**YOUR OBJECTIVE**
Return each line holding the string "update".

[RAW DATA start]

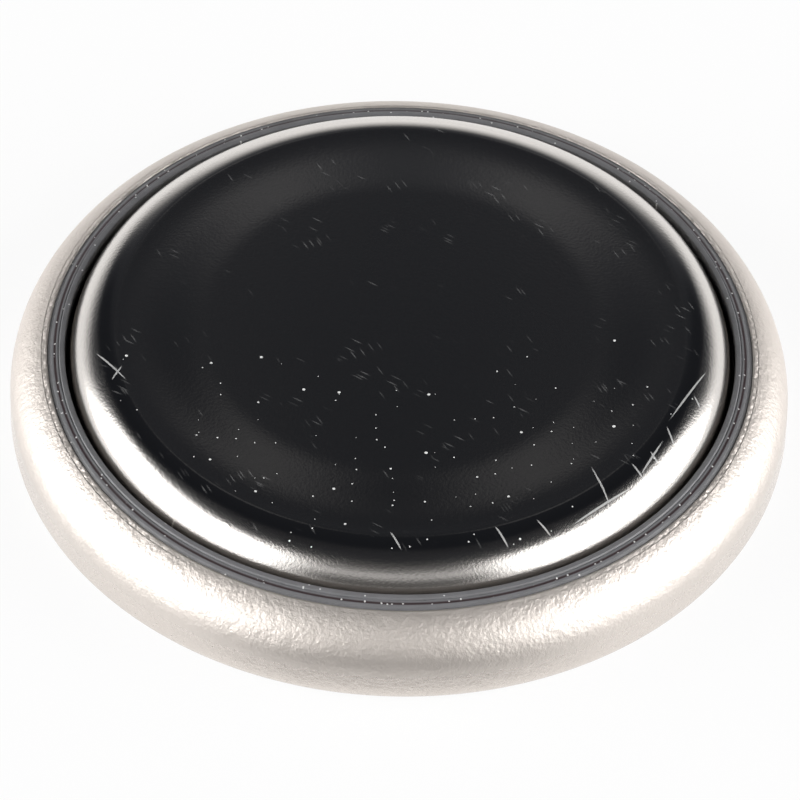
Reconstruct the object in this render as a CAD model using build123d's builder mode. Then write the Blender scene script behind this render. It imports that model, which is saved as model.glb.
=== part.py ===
"""Lithium manganese dioxide coin cell, 20.0 mm across and 3.2 mm thick.

The cell stands on its wide positive can, with the narrower negative cap facing up. Every piece is a
body of revolution about Z, so each profile is drawn in the XZ plane, as radius against height, and
turned a full circle. Sizes are in millimetres. The origin is the middle of the can's flat bottom.
"""

from math import cos, radians, sin
import os

from build123d import *

# Whole cell
cell_diameter = 20.0
cell_height = 3.2

# Positive can: a drawn steel cup whose mouth is rolled in over the gasket
can_steel = 0.25
can_corner_radius = 0.32
crimp_radius = 1.40
crimp_angle = 71.0

# Negative cap: a stepped steel dish that stands proud of the can's lip
cap_steel = 0.25
cap_rise = 0.87
cap_edge_radius = 1.20
cap_step_radius = 0.50
cap_root_radius = 0.10

# Gasket: a moulded ring that lines the can's wall and hooks under the cap's skirt
gasket_wall = 0.42
gasket_floor = 0.35
gasket_hook = 0.28
gasket_hook_clearance = 0.05
gasket_crimped = 0.36
gasket_band = 0.47
gasket_bead = 0.15
gasket_band_rise = 0.05
gasket_bead_rise = 0.10
gasket_lip_recess = 0.10
gasket_lip_grip = 0.70
cap_groove = 0.10

# Electrodes and what parts them
lithium_thickness = 0.65
lithium_edge_clearance = 0.05
separator_thickness = 0.20
separator_edge_clearance = 0.10
pellet_diameter = 15.4
pellet_edge_chamfer = 0.12
ring_steel = 0.20
ring_foot_thickness = 0.15
ring_foot_width = 1.20
ring_height = 1.10

# Places that follow from the sizes above
can_radius = cell_diameter / 2
can_bore = can_radius - can_steel
crimp_bore = crimp_radius - can_steel
corner_bore = can_corner_radius - can_steel

lip_height = cell_height - cap_rise
wall_top = lip_height - crimp_radius * sin(radians(crimp_angle))
crimp_centre = can_radius - crimp_radius
lip_out = Vector(crimp_centre + crimp_radius * cos(radians(crimp_angle)), lip_height)
lip_in = Vector(
    crimp_centre + crimp_bore * cos(radians(crimp_angle)),
    wall_top + crimp_bore * sin(radians(crimp_angle)),
)

gasket_mouth = lip_out.X - gasket_band
cap_radius = gasket_mouth - cap_groove
cap_bore = cap_radius - cap_steel
cap_ceiling = cell_height - cap_steel
cap_step_height = lip_in.Y - gasket_crimped
skirt_radius = can_bore - gasket_wall
skirt_bore = skirt_radius - cap_steel
skirt_bottom = can_steel + gasket_floor
gasket_bore = skirt_bore - gasket_hook
hook_top = cap_step_height - cap_step_radius - gasket_hook_clearance

lithium_radius = cap_bore - (cap_edge_radius - cap_steel) - lithium_edge_clearance
separator_radius = cap_bore - separator_edge_clearance
lithium_bottom = cap_ceiling - lithium_thickness
separator_bottom = lithium_bottom - separator_thickness
pellet_radius = pellet_diameter / 2
foot_radius = pellet_radius + ring_steel - ring_foot_width
foot_top = can_steel + ring_foot_thickness


# Positive can: flat floor, rounded corner, straight wall and the rolled-in mouth, one sheet throughout
with BuildPart() as positive_can:
    with BuildSketch(Plane.XZ):
        with BuildLine():
            floor = Line((0, 0), (can_radius - can_corner_radius, 0))
            corner = JernArc(floor @ 1, floor % 1, can_corner_radius, 90)
            wall = Line(corner @ 1, (can_radius, wall_top))
            mouth = JernArc(wall @ 1, wall % 1, crimp_radius, crimp_angle)
            offset(amount=can_steel, side=Side.LEFT)
        make_face()
    revolve(axis=Axis.Z)

# Negative cap: flat face, rounded edge, short wall, step under the crimp and the skirt in the gasket
with BuildPart() as negative_cap:
    with BuildSketch(Plane.XZ):
        with BuildLine():
            FilletPolyline(
                (0, cell_height),
                (cap_radius, cell_height),
                (cap_radius, cap_step_height),
                (skirt_radius, cap_step_height),
                (skirt_radius, skirt_bottom),
                radius=[cap_edge_radius, min(cap_root_radius, cap_groove), cap_step_radius],
            )
            offset(amount=cap_steel, side=Side.RIGHT)
        make_face()
    revolve(axis=Axis.Z)

# Gasket: outside, it lies against the can; inside, it lies against the cap's step and skirt. Its mouth
# shows between the two as a band beside the lip and a narrow bead beside the groove.
with BuildPart() as sealing_gasket:
    with BuildSketch(Plane.XZ):
        with BuildLine():
            base = Line((gasket_bore, can_steel), (can_bore - corner_bore, can_steel))
            heel = JernArc(base @ 1, base % 1, corner_bore, 90)
            back = Line(heel @ 1, (can_bore, wall_top))
            crown = JernArc(back @ 1, back % 1, crimp_bore, crimp_angle)
            grip = Line(crown @ 1, lip_in + (lip_out - lip_in) * gasket_lip_grip)
            rise = Line(grip @ 1, (lip_out.X - gasket_lip_recess, lip_height))
            band = Line(rise @ 1, (gasket_mouth + gasket_bead, lip_height + gasket_band_rise))
            bead = Polyline(
                band @ 1,
                (gasket_mouth + gasket_bead, lip_height + gasket_bead_rise),
                (gasket_mouth, lip_height + gasket_bead_rise),
                (gasket_mouth, cap_step_height),
            )
            seat = Line(bead @ 1, (skirt_radius - cap_step_radius, cap_step_height))
            bend = JernArc(seat @ 1, seat % 1, cap_step_radius, -90)
            hook = Polyline(
                bend @ 1,
                (skirt_radius, skirt_bottom),
                (skirt_bore, skirt_bottom),
                (skirt_bore, hook_top),
                (gasket_bore, hook_top),
                base @ 0,
            )
        make_face()
    revolve(axis=Axis.Z)

# Lithium disc: punched foil pressed against the inside of the cap
with BuildPart() as lithium_disc:
    with BuildSketch(Plane.XY.offset(lithium_bottom)):
        Circle(lithium_radius)
    extrude(amount=lithium_thickness)

# Separator: a disc of non-woven felt between the lithium and the pellet
with BuildPart() as separator_disc:
    with BuildSketch(Plane.XY.offset(separator_bottom)):
        Circle(separator_radius)
    extrude(amount=separator_thickness)

# Cathode pellet: pressed powder, moulded over the ring's foot, with its upper edge broken
with BuildPart() as cathode_pellet:
    with BuildSketch(Plane.XZ):
        with BuildLine():
            Polyline(
                (0, can_steel),
                (foot_radius, can_steel),
                (foot_radius, foot_top),
                (pellet_radius, foot_top),
                (pellet_radius, separator_bottom),
                (0, separator_bottom),
                close=True,
            )
        make_face()
    revolve(axis=Axis.Z)
    chamfer(edges().filter_by(GeomType.CIRCLE).group_by(Axis.Z)[-1], pellet_edge_chamfer)

# Cathode ring: an L-section steel ring that holds the pellet's edge and carries its current to the can
with BuildPart() as cathode_ring:
    with BuildSketch(Plane.XZ):
        with BuildLine():
            Polyline(
                (foot_radius, can_steel),
                (pellet_radius + ring_steel, can_steel),
                (pellet_radius + ring_steel, can_steel + ring_height),
                (pellet_radius, can_steel + ring_height),
                (pellet_radius, foot_top),
                (foot_radius, foot_top),
                close=True,
            )
        make_face()
    revolve(axis=Axis.Z)

positive_can.part.label = "positive_can"
sealing_gasket.part.label = "sealing_gasket"
negative_cap.part.label = "negative_cap"
lithium_disc.part.label = "lithium_disc"
separator_disc.part.label = "separator_disc"
cathode_pellet.part.label = "cathode_pellet"
cathode_ring.part.label = "cathode_ring"

os.makedirs("parts", exist_ok=True)
export_step(positive_can.part, "parts/positive_can.step")
export_step(sealing_gasket.part, "parts/sealing_gasket.step")
export_step(negative_cap.part, "parts/negative_cap.step")
export_step(lithium_disc.part, "parts/lithium_disc.step")
export_step(separator_disc.part, "parts/separator_disc.step")
export_step(cathode_pellet.part, "parts/cathode_pellet.step")
export_step(cathode_ring.part, "parts/cathode_ring.step")
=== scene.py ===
"""Looks of a round lithium coin cell: steel can, plastic gasket and polished cap, on a white table.

The three pieces that show are turned from their profiles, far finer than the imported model, and take
its sizes. Profiles are in millimetres, as radius against height, and turned about Z. The electrodes
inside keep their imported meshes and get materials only.
"""

from math import cos, pi, radians, sin

import bmesh
import bpy
import numpy as np
from mathutils import Matrix, Vector


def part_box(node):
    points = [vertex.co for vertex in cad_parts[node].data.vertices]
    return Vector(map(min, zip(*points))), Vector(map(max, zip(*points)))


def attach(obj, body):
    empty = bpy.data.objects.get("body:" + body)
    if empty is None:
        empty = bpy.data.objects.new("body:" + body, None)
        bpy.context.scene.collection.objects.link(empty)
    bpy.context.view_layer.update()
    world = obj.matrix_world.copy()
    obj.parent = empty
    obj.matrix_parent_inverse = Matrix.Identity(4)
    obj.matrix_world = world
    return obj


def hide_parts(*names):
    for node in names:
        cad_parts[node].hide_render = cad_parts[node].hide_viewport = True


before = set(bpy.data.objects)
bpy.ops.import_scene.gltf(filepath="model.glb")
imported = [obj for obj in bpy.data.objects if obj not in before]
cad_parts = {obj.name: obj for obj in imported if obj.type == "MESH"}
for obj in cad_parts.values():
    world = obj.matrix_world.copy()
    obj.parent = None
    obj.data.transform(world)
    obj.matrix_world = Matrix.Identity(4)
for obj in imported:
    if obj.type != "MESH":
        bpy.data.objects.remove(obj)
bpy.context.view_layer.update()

MM = 0.001
scene = bpy.context.scene
scene.view_settings.view_transform = "Standard"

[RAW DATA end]

**RESULT FOR THIS EXERCISE**
    bpy.context.view_layer.update()
bpy.context.view_layer.update()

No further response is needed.